Kedua, sedekah dan menyantuni anak yatim (lihat Surat Al-Maun, shahih Muslim no. 5296, shahih al-Bukhori no. 5546 atau no. 6005 versi Fathul Bari), dijelaskan bahwa orang yang tidak menyantuni anak yatim dan tidak memberikan makan (sedekah) orang miskin padahal dia mampu melakukan itu, maka dia adalah pendusta agama. Mereka shalat namun lalai dan meremehkan shalat. Ibadahnya tidak diniatkan karena Allah, melainkan untuk mendapat pujian dari manusia.
Ketiga, dengan Zakat. Islam melihat agar harta tidak berputar dan menumpuk dikalangan orang-orang kaya. Penerapan Zakat lebih sistematis karena harta dari kaum kaya akan terdistribusi secara utuh sehingga ukhuwah islam terjalin kuat dan kaum miskin menjadi sejahtera. Harta dibagi sesuai dengan Firman Allah SWT dalam Al Quran surat at-Taubah (9) ayat 103, “Ambillah zakat dari sebagaian harta mereka, dengan zakat itu kamu membersihkan dan mensucikan mereka dan berdoalah untuk mereka. Sesungguhnya doa kamu itu (menjadi) ketenteraman jiwa bagi mereka”. Ibadah yang mulai terlupakan dikalangan kaum muslimin adalah ambillah zakat dari sebagian harta mereka. Zakat tidak hanya zakat fitrah, melainkan juga zakat mal (harta) yang memenuhi hisab.

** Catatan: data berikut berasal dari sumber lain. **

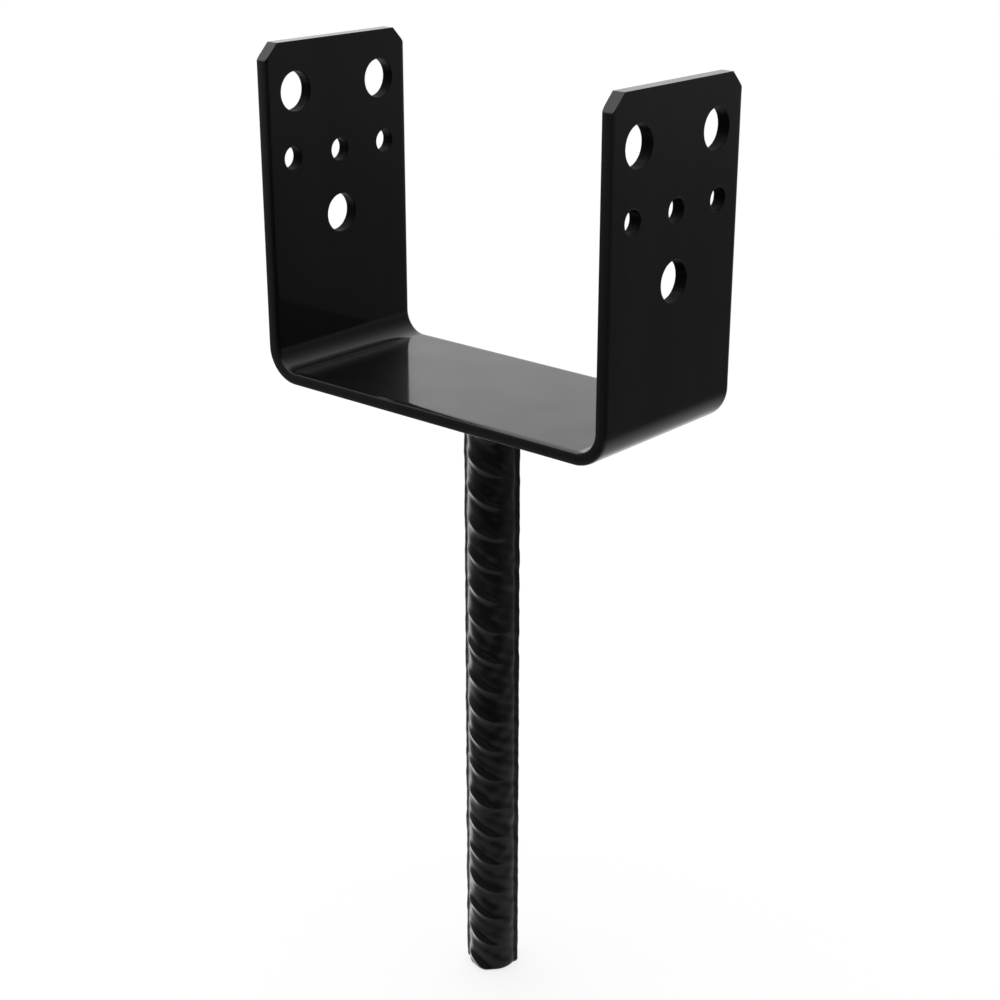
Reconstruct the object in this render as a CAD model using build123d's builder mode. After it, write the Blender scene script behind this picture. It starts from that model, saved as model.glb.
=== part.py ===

Zakat mal ini dalam realitas dilapangan belum diimplementasikan dengan terstruktur dan tertib. Padahal, jika lembaga zakat otoritatif itu mengambil zakat dari masyarakat yang wajib berzakat mal, kemudian zakat tersebut dikelola dengan baik, maka insyaAllah distribusi zakat mal tersebut akan menjadi bagian dari suksesi stabilisasi ekonomi umat. Perlu digaris bawahi, bahwa lembaga zakat sejatinya bukan hanya menunggu muzakki sambil menadahkan tangan, tetapi mustinya juga berani mengambil zakat dari orang yang wajib berzakat. Bagaimana regulasi, hak otoritatif dan sistem pengambilan zakat mal tersebut? Bisa dibahas dan di ijtihadkan oleh mereka yang berada di lembaga zakat.